If there were anything more required to convince your board of the benefits of VSD control, McKinsey and Co have developed a carbon abatement curve to help prioritise energy saving technologies. On the X axis it shows the technology and on the Y axis the cost of implementation. On the right of the curve are the expensive ways of saving energy and on the left the most cost effective. Motor system efficiency is on the very far left of the graph. This demonstrates that even the very highest level of management consultancy now believes in the power of the simple VSD to provide significant and demonstrable energy savings.

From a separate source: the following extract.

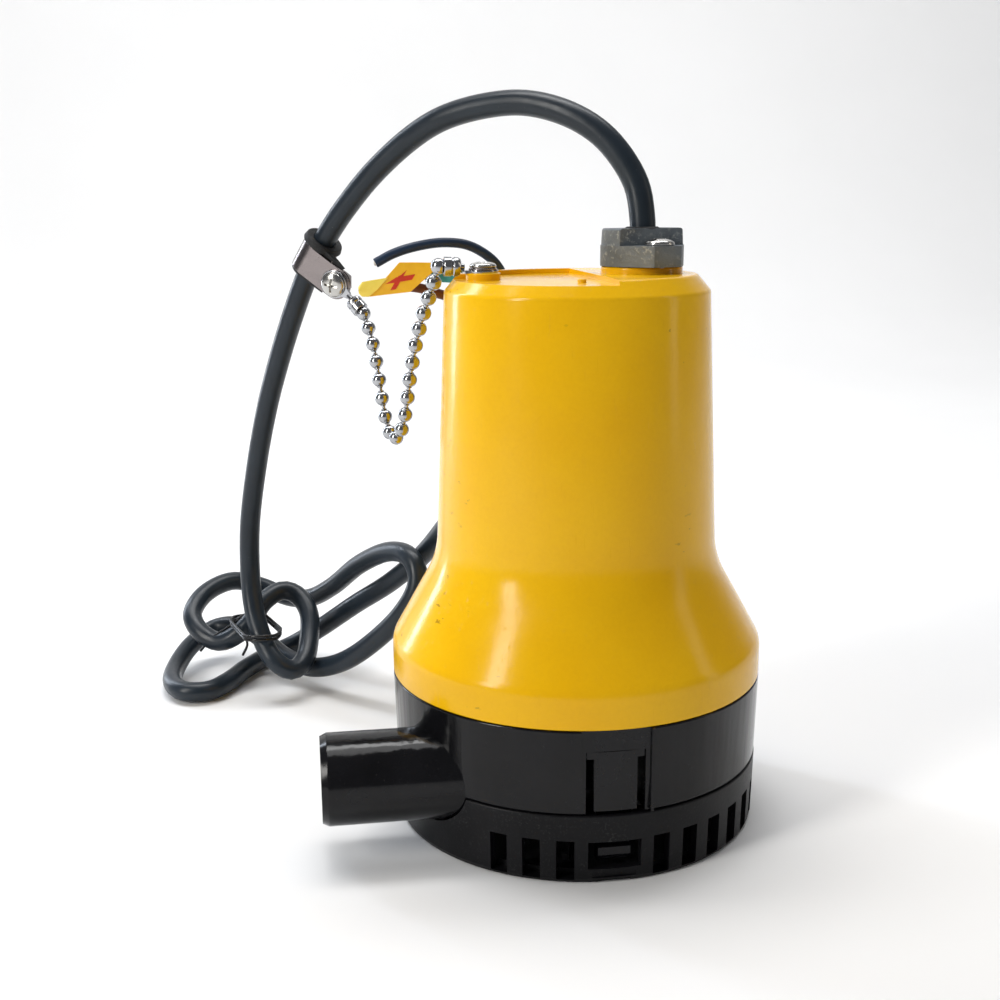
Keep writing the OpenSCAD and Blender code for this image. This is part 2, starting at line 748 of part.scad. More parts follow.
module chain_coupling_clip() {
    stem = clip_at + clip_tail * (clip_screw_x + 6) + clip_face * (band_r + coupling_t / 2);
    color("#c4c8cb") union() {
        in_clip() translate([clip_screw_x, band_r, 0]) difference() {
            union() {
                rotate([-90, 0, 0]) cylinder(r = 4.7, h = coupling_t);
                translate([0, 0, -1.4]) cube([6.4, coupling_t, 2.8]);
            }
            translate([0, -1, 0]) rotate([-90, 0, 0]) cylinder(r = clip_shank_r + 0.1, h = 4);
        }
        bead_cup(stem, chain_last);
    }
}

module ball_chain() {
    color("#c9ccce") union() {
        for (b = beads) translate(b) sphere(r = bead_d / 2, $fn = 32);
        for (i = [1:bead_count]) bar(beads[i - 1], beads[i], 0.6);
    }
}

// ---------------------------------------------------------------- cable clip

// A strip bent round the cushion, with both its legs laid together along the front
module cable_clip_band() {
    legs_t = 2 * band_t + band_gap;
    color("#b9bdc0") in_clip() difference() {
        union() {
            translate([0, 0, -band_w / 2]) cylinder(r = band_r, h = band_w);
            translate([0, band_r - legs_t, -band_w / 2]) cube([clip_screw_x, legs_t, band_w]);
            translate([clip_screw_x, band_r - legs_t, 0]) rotate([-90, 0, 0])
                cylinder(r = band_w / 2, h = legs_t);
        }
        translate([0, 0, -10]) cylinder(r = cushion_r, h = 20);
        translate([1, band_r - band_t - band_gap, -10]) cube([20, band_gap, 20]);
        translate([clip_screw_x, 0, 0]) rotate([-90, 0, 0]) cylinder(r = clip_shank_r + 0.1, h = 10);
    }
}

module cable_clip_cushion() {
    color("#151617") in_clip() difference() {
        union() {
            translate([0, 0, -band_w / 2 - 2]) cylinder(r = cushion_r, h = band_w + 3);
            translate([0, 0, -band_w / 2 - 2]) cylinder(r = band_r + 0.5, h = 2);
            translate([0, 0, band_w / 2]) cylinder(r = band_r - 0.3, h = 1);
        }
        translate([0, 0, -10]) cylinder(r = cable_d / 2 + shaft_clear, h = 20);
    }
}

module cable_clip_screw() {
    color("#d5d8da") in_clip() translate([clip_screw_x, band_r + coupling_t, 0]) rotate([-90, 0, 0])
        rotate(25) pan_screw(4.2, 2.2, clip_shank_r, 6.6);
}

module cable_clip_nut() {
    nut_h = 3.1;
    color("#b9bdc0") in_clip() translate([clip_screw_x, band_r - 2 * band_t - band_gap - nut_h, 0])
        rotate([-90, 0, 0]) difference() {
            cylinder(r = 4.1, h = nut_h, $fn = 6);
            translate([0, 0, -1]) cylinder(r = clip_shank_r, h = 6);
        }
}

// ---------------------------------------------------------------- cable, leads and tag

module power_cable() { color("#26292d") tube(cable_path, cable_d / 2, 10); }

// A wire loop drawn round two passes of the cable: two half turns joined by straights
module cable_twist_tie() {
    color("#141414") translate(tie_at) rotate(tie_angle) {
        for (turn = [0, 180]) rotate(turn) {
            translate([tie_span / 2, 0, 0]) rotate(-90) rotate_extrude(angle = 180)
                translate([tie_r, 0]) circle(r = tie_wire_r, $fn = 16);
            translate([-tie_span / 2, tie_r, 0]) rotate([0, 90, 0])
                cylinder(r = tie_wire_r, h = tie_span, $fn = 16);
        }
    }
}

module lead_blue() { color("#27405f") tube(lead_blue_path, lead_d / 2, 8); }

module lead_brown() { color("#5d3220") tube(lead_brown_path, lead_d / 2, 8); }

module upright_sheet(y, t, outline) {
    rotate(-12) translate([0, y, 0]) rotate([90, 0, 0]) linear_extrude(t) polygon(outline);
}

module polarity_tag() {
    color("#e8b820") upright_sheet(22.5, film_t, [
        [-64, 158.4], [-54, 163.4], [-41.6, 162.8], [-49, 158.3], [-50.7, 154.4], [-66.5, 152.9]
    ]);
}

module tag_backing() {
    color("#2f7f80") upright_sheet(25.4, film_t, [
        [-50, 158.2], [-43, 161.6], [-34, 163], [-37, 156.6], [-45, 157.6]
    ]);
}

// ---------------------------------------------------------------- latches

// A sprung tongue: hinge bead at the top, finger behind the strainer wall, nose in its window
module latch_tab() {
    arm_t = 2.2;
    corner_r = 1.2;
    color("#131416") difference() {
        union() {
            intersection() {
                ring(latch_face_r, latch_back_r, latch_z, latch_shoulder_z + latch_shoulder_h - latch_z);
                union() {
                    translate([40, -latch_half, latch_z - 1]) cube([20, 2 * latch_half, 20]);
                    translate([40, -latch_shoulder_half, latch_shoulder_z])
                        cube([20, 2 * latch_shoulder_half, latch_shoulder_h]);
                }
            }
            latch_pin(latch_pin_r, latch_pin_half);
            translate([nose_r, -nose_half, latch_z]) cube([4.2, 2 * nose_half, 2.6]);
            translate([nose_r, -nose_half, nose_z]) cube([arm_t, 2 * nose_half, 17]);
            translate([nose_r, -nose_half, nose_z]) rotate([90, 0, 0]) mirror([0, 0, 1])
                linear_extrude(2 * nose_half)
                    polygon([[0, 0], [arm_t, 0], [nose_out, 2.4], [nose_out, 4.6], [0, 4.6]]);
        }
        for (y = [-1, 1])
            translate([45, y * (latch_half - corner_r), latch_z + corner_r]) rotate([0, 90, 0])
                rotate(y > 0 ? 0 : -90) difference() {
                    cube([2, 2, 20]);
                    cylinder(r = corner_r, h = 20);
                }
    }
}

module latch_tab_front() { rotate(-90) latch_tab(); }
module latch_tab_rear() { rotate(90) latch_tab(); }

strainer_base();
upper_housing();
volute_casing();
casing_screws();
suction_plate();
suction_plate_screws();
casing_o_ring();
bulkhead_plate();
shaft_seal();
motor_screws();
motor_can();
motor_end_bell();
field_magnets();
lower_bearing();
upper_bearing();
brush_card();
carbon_brushes();
brush_springs();
motor_terminals();
motor_lead_positive();
motor_lead_negative();
cable_grommet();
gland_cap();
gland_screws();
chain_ring_terminal();
anchor_washer();
anchor_screw();
chain_coupling_anchor();
chain_coupling_clip();
cable_clip_band();
cable_clip_cushion();
cable_clip_screw();
cable_clip_nut();
power_cable();
cable_twist_tie();
lead_blue();
lead_brown();
polarity_tag();
tag_backing();
motor_shaft();
armature_core();
armature_windings();
commutator();
thrust_washer();
impeller();
impeller_nut();
latch_tab_front();
latch_tab_rear();
ball_chain();
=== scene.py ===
"""Looks of the bilge pump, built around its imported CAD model.

Cable, lead and light positions are in metres. Sizes of modelled pieces are in millimetres,
and mesh_object() turns them into metres.
"""

import json
from math import acos, asin, atan2, cos, degrees, pi, radians, sin, tan

import bmesh
import bpy
import numpy as np
from mathutils import Matrix, Vector, geometry


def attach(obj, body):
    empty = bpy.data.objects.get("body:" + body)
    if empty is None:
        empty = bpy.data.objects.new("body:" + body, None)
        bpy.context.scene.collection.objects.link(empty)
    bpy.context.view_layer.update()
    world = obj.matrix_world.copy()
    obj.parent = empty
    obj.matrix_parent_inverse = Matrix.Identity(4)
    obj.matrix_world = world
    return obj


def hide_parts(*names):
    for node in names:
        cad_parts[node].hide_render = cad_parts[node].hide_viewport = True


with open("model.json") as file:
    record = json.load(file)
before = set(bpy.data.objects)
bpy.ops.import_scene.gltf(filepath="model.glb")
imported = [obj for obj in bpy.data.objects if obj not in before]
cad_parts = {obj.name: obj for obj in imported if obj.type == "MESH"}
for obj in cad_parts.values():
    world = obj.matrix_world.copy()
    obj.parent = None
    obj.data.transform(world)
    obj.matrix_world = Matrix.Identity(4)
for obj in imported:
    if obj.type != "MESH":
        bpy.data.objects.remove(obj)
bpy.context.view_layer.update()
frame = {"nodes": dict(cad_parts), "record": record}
MM = 0.001
scene = bpy.context.scene


# ---- camera and surroundings

CAMERA_PLACE = (-0.0782, -0.3681, 0.1807)
CAMERA_HEADING = -8.585
CAMERA_TILT = 77.137
CAMERA_ROLL = -0.458


def spin(angle, axis="Z"):
    return Matrix.Rotation(radians(angle), 4, axis)


camera_data = bpy.data.cameras.new("camera")
camera_data.lens = 46.8
camera_data.sensor_width = 36
camera_data.clip_start = 0.01
camera = bpy.data.objects.new("camera", camera_data)
camera.location = CAMERA_PLACE
camera.rotation_euler = (spin(CAMERA_HEADING) @ spin(CAMERA_TILT, "X") @ spin(CAMERA_ROLL)).to_euler()
scene.collection.objects.link(camera)
scene.camera = camera
scene.view_settings.view_transform = "Standard"


# ---- cord routes, as in part.scad

CABLE_D = 0.0074
LEAD_D = 0.003
CABLE_ROUTE = [
    (0.019, 0, 0.153), (0.019, 0, 0.164), (0.019, 0, 0.176), (0.017, 0.002, 0.187), (0.01, 0.006, 0.198),
    (0.001, 0.012, 0.205), (-0.01, 0.021, 0.209), (-0.021, 0.03, 0.209), (-0.033, 0.039, 0.206),
    (-0.043, 0.048, 0.2), (-0.054, 0.057, 0.19), (-0.063, 0.066, 0.179), (-0.069, 0.072, 0.17),
    (-0.074, 0.077, 0.161), (-0.079, 0.083, 0.149), (-0.085, 0.091, 0.132), (-0.091, 0.099, 0.112),
    (-0.096, 0.106, 0.09), (-0.1, 0.111, 0.066), (-0.101, 0.111, 0.046), (-0.1, 0.107, 0.032),
    (-0.097, 0.101, 0.022), (-0.093, 0.096, 0.016), (-0.087, 0.096, 0.012), (-0.082, 0.102, 0.014),
    (-0.08, 0.111, 0.02), (-0.08, 0.119, 0.027), (-0.084, 0.125, 0.032), (-0.09, 0.126, 0.034),
    (-0.097, 0.122, 0.031), (-0.102, 0.117, 0.025), (-0.108, 0.116, 0.02), (-0.115, 0.119, 0.017),
    (-0.122, 0.124, 0.02), (-0.125, 0.132, 0.025), (-0.12, 0.142, 0.03), (-0.11, 0.15, 0.032),
    (-0.099, 0.154, 0.028), (-0.088, 0.15, 0.024), (-0.079, 0.141, 0.026), (-0.07, 0.129, 0.034),
    (-0.06, 0.112, 0.047), (-0.05, 0.095, 0.056), (-0.043, 0.082, 0.057), (-0.041, 0.076, 0.049),
    (-0.047, 0.078, 0.037), (-0.058, 0.088, 0.023), (-0.069, 0.098, 0.013), (-0.08, 0.109, 0.008),
    (-0.09, 0.12, 0.009), (-0.099, 0.132, 0.013), (-0.108, 0.143, 0.015), (-0.118, 0.148, 0.013),
    (-0.127, 0.14, 0.009), (-0.132, 0.126, 0.005), (-0.132, 0.112, 0.004), (-0.127, 0.102, 0.004),
    (-0.118, 0.101, 0.004), (-0.111, 0.11, 0.004), (-0.105, 0.123, 0.004), (-0.097, 0.136, 0.004),
    (-0.086, 0.138, 0.008), (-0.075, 0.13, 0.017), (-0.062, 0.116, 0.03), (-0.049, 0.103, 0.042),
    (-0.038, 0.091, 0.055), (-0.031, 0.078, 0.068), (-0.025, 0.064, 0.082), (-0.02, 0.052, 0.097),
    (-0.017, 0.044, 0.113), (-0.016, 0.041, 0.128), (-0.016, 0.04, 0.144),
]
BLUE_ROUTE = [
    (-0.014, 0.04, 0.144), (-0.013, 0.042, 0.152), (-0.015, 0.042, 0.159), (-0.019, 0.04, 0.164),
    (-0.026, 0.039, 0.168), (-0.034, 0.038, 0.169), (-0.042, 0.038, 0.168), (-0.049, 0.038, 0.166),
    (-0.055, 0.038, 0.163),
]
BROWN_ROUTE = [
    (-0.018, 0.04, 0.144), (-0.022, 0.041, 0.149), (-0.028, 0.039, 0.152), (-0.034, 0.036, 0.153),
    (-0.04, 0.035, 0.155), (-0.046, 0.035, 0.156), (-0.053, 0.036, 0.156), (-0.06, 0.037, 0.155),
]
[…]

The key to ensuring that these demonstrable energy savings are sustainable over time is good monitoring. If you understand that whenever the process being controlled is altered the energy usage needs to be managed, you are half way to ensuring that the lifetime energy savings can be optimised. You should begin to consider energy usage as a quality throughput in the same way as the percentage of right first time product for instance.

There may well be instances where a motor has been specified to cope with a maximum level of output that is very rarely, or never, reached in reality. For example a cooling application might have a maximum capacity that is never used. This isn’t over specification in the motor per se, because the capacity might be there to cope with a conceivable extreme situation, but it is an opportunity to save energy at other times.

In terms of highly localised monitoring, the complexities of motor management need to be managed on a case by case basis. This article isn’t the place to analyse all the things that need to be done to continually keep a motor running at its optimum capacity. The list of tasks, from bearing maintenance to regularly checking the settings, is just too long.

However, while the minutiae of motor maintenance might be a complex issue, the fundamentals of VSD control are not. The energy saving potential is very easily understood and explained to a finance team. The financial argument is straightforward, thanks to the Carbon Trust. Now it is merely a case of believing and translating that belief into action that could save your business significant sums and substantially decrease its carbon emissions.